We just aren't coming around on this sweater. There are too many great options in sports to support such a miss. The marketing campaign around the jersey, which included a "Hat" hat and a "Shirt" shirt, was pretty funny, but the drops were too short, and the situation often only brought frustration for the fanbase.

The jersey itself is going to look incredibly odd when fans wear it in five years. That won't stop anyone, though. We still see Adidas Reverse Retro jerseys and some interesting throwbacks. There are plenty of red and green variations in the crowd, and we'll embrace them with open arms.

The Jersey jersey has a different feel to it. The biggest issue we have with it, and this was such an easy fix, was the fact that the Devils' logo was nowhere to be found. Brodeur and the design team was trying to pay tribute to the Newark Bulldogs, a blip on the radar of professional hockey in New Jersey that folded back in the 1920s. Even Stan Fischler likely had to find the history of the Bulldogs in his memory bank.

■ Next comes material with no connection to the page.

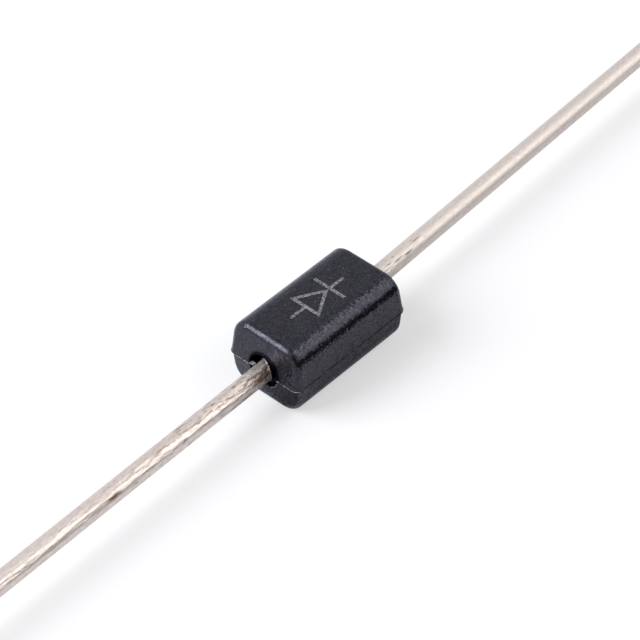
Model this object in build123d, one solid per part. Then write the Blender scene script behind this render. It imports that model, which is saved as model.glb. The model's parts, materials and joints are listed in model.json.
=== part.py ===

The Devils announced earlier this season that we were saying goodbye to the Jersey jersey this season, and we couldn't be happier. Let's try to find a jersey that's actually fun without losing what makes this logo and color scheme great.

Fans have been opining for a black jersey for literally decades. They avoided the 1990s plethora of options across the league. Some were good, and some were not. The Devils avoided being in the "not" column then, but they didn't now.

We're still on team "this one isn't good."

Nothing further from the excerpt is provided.